*What the task requires*
Write out all of the lines below, exactly and completely.

*Given material*
§ §
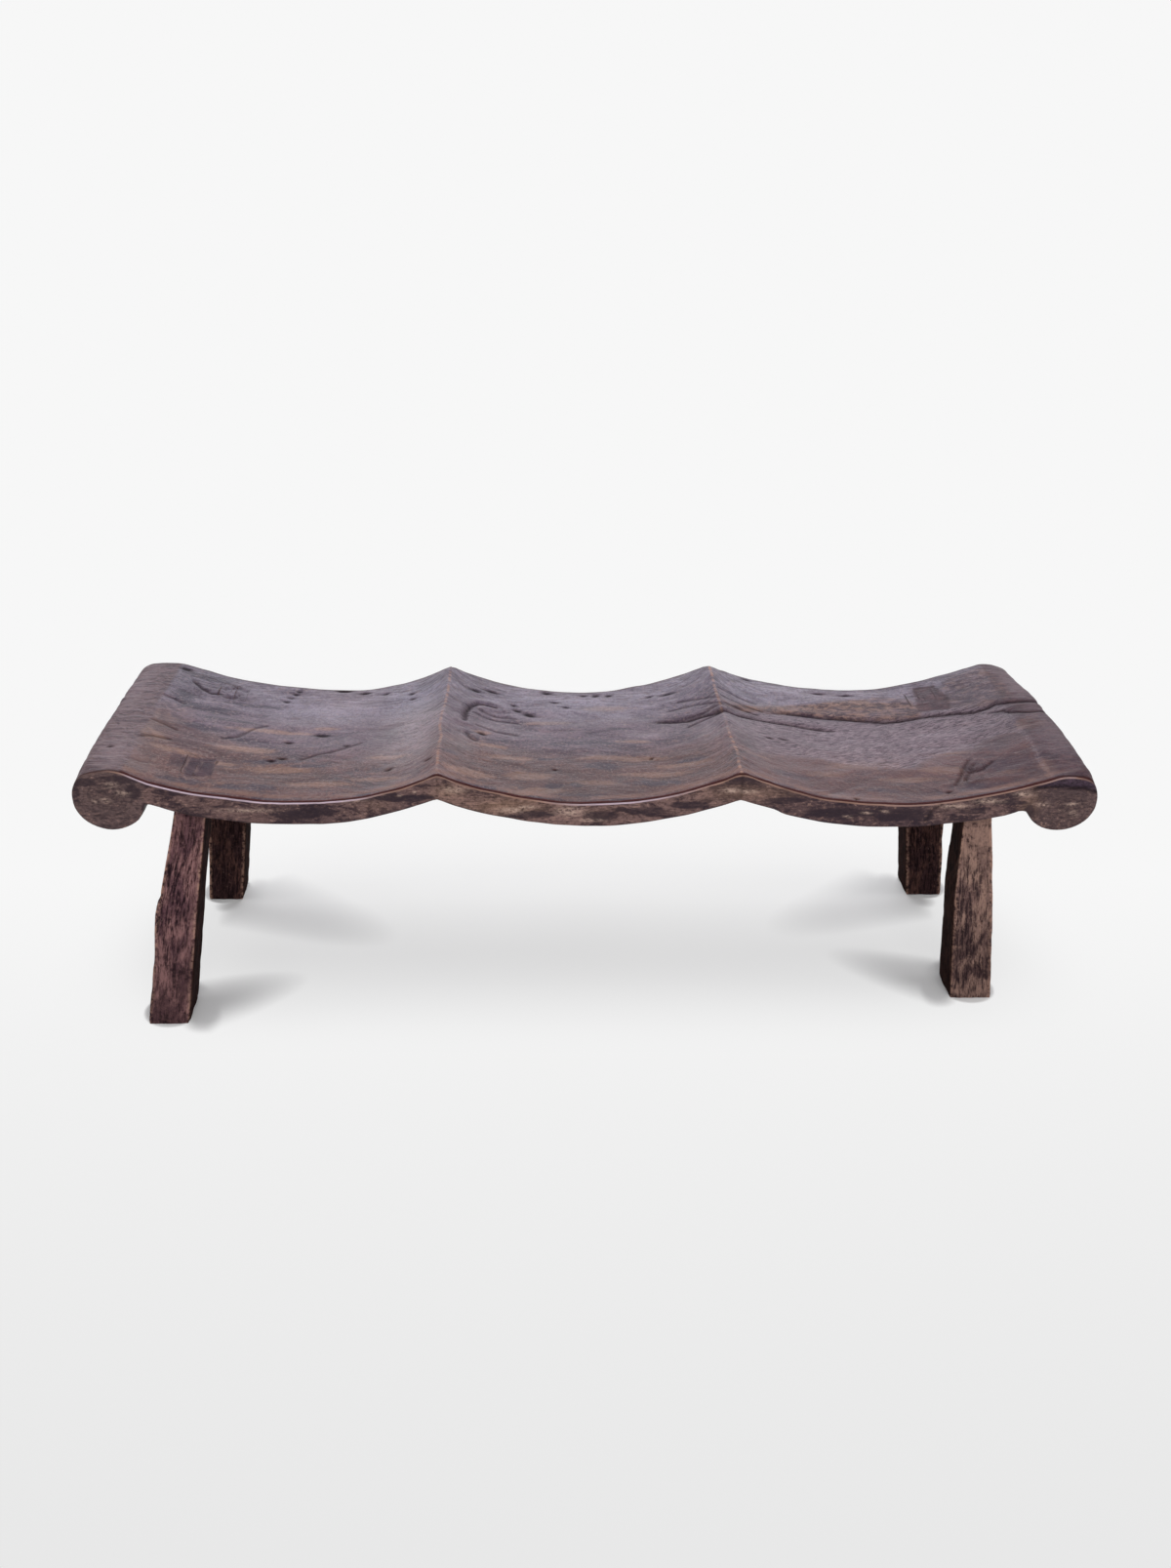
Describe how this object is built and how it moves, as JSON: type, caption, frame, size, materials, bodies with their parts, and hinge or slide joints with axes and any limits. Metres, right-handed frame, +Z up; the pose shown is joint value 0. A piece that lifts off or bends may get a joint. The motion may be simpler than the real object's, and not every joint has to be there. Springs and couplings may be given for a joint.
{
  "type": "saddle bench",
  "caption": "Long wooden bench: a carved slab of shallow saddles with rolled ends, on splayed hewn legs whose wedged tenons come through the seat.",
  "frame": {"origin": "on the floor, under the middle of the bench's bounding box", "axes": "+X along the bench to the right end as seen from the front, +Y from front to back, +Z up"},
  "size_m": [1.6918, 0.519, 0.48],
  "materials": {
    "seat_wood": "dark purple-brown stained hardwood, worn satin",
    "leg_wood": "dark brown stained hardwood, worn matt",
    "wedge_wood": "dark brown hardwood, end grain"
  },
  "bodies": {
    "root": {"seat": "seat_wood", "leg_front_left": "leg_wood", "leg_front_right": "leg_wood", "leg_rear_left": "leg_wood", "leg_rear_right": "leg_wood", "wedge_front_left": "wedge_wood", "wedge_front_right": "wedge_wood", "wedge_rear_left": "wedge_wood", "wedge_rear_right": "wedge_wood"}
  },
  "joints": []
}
§ §
*Solved problem*
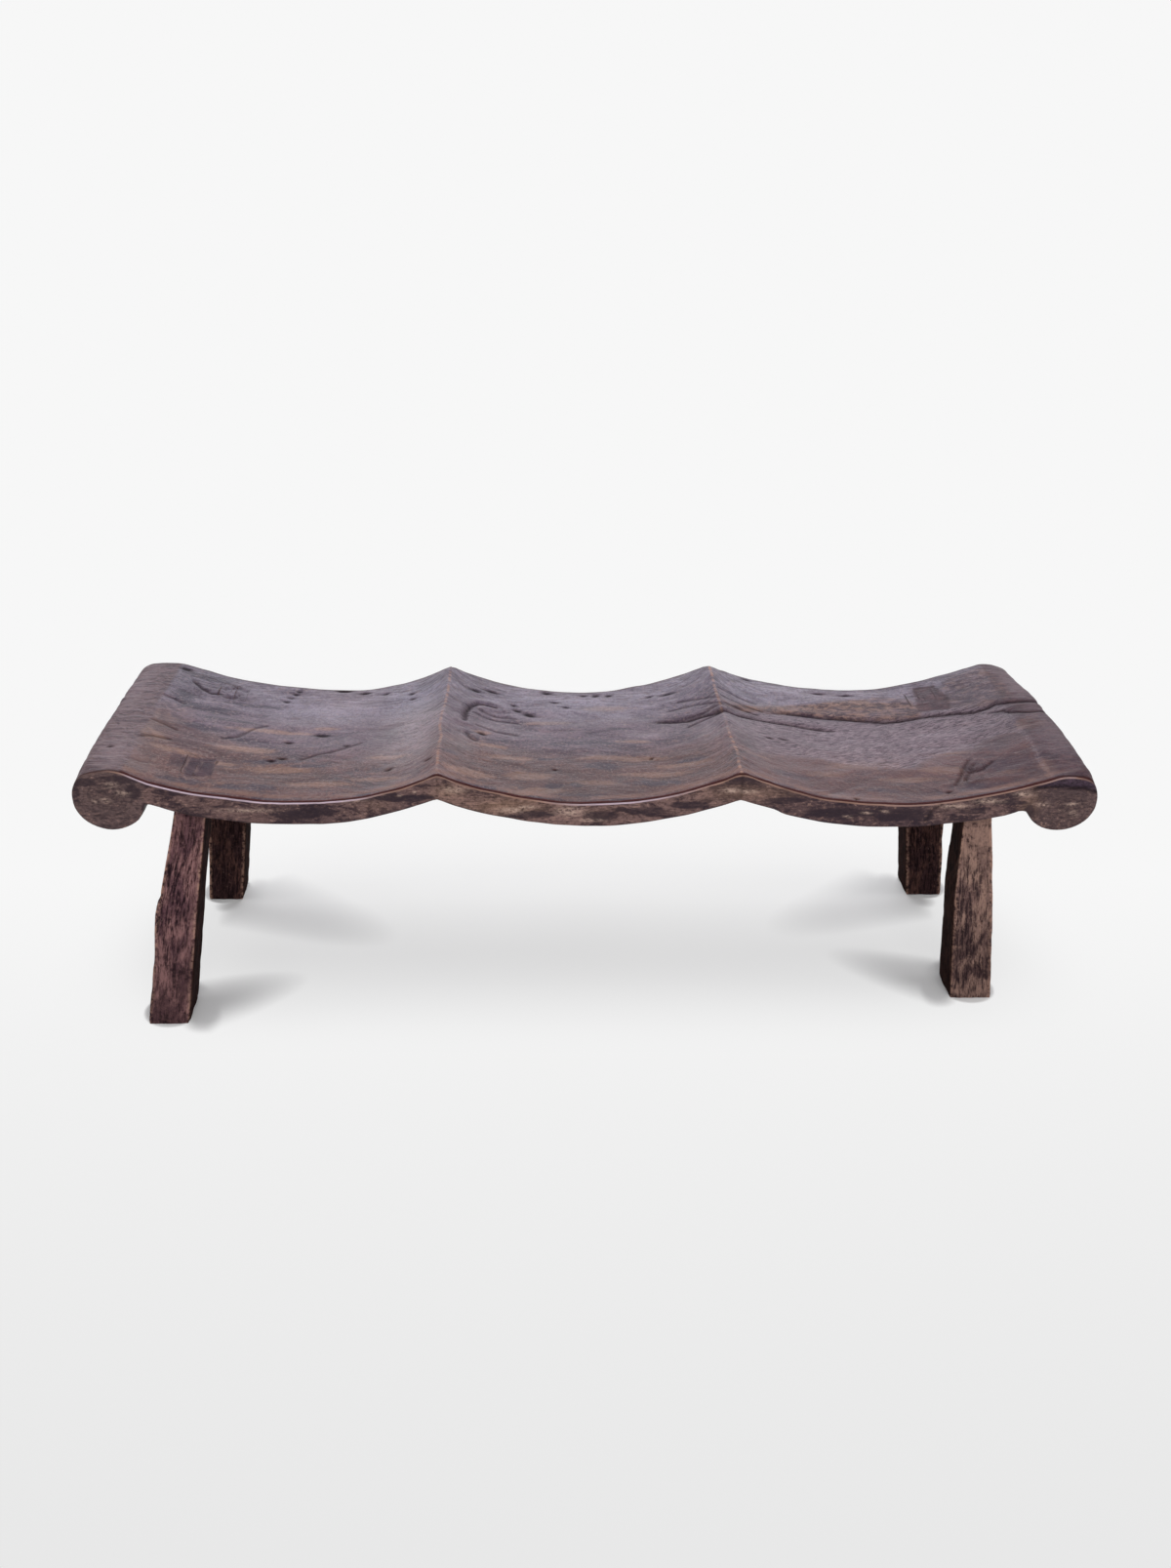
Describe how this object is built and how it moves, as JSON: type, caption, frame, size, materials, bodies with their parts, and hinge or slide joints with axes and any limits. Metres, right-handed frame, +Z up; the pose shown is joint value 0. A piece that lifts off or bends may get a joint. The motion may be simpler than the real object's, and not every joint has to be there. Springs and couplings may be given for a joint.
{
  "type": "saddle bench",
  "caption": "Long wooden bench: a carved slab of shallow saddles with rolled ends, on splayed hewn legs whose wedged tenons come through the seat.",
  "frame": {"origin": "on the floor, under the middle of the bench's bounding box", "axes": "+X along the bench to the right end as seen from the front, +Y from front to back, +Z up"},
  "size_m": [1.6918, 0.519, 0.48],
  "materials": {
    "seat_wood": "dark purple-brown stained hardwood, worn satin",
    "leg_wood": "dark brown stained hardwood, worn matt",
    "wedge_wood": "dark brown hardwood, end grain"
  },
  "bodies": {
    "root": {"seat": "seat_wood", "leg_front_left": "leg_wood", "leg_front_right": "leg_wood", "leg_rear_left": "leg_wood", "leg_rear_right": "leg_wood", "wedge_front_left": "wedge_wood", "wedge_front_right": "wedge_wood", "wedge_rear_left": "wedge_wood", "wedge_rear_right": "wedge_wood"}
  },
  "joints": []
}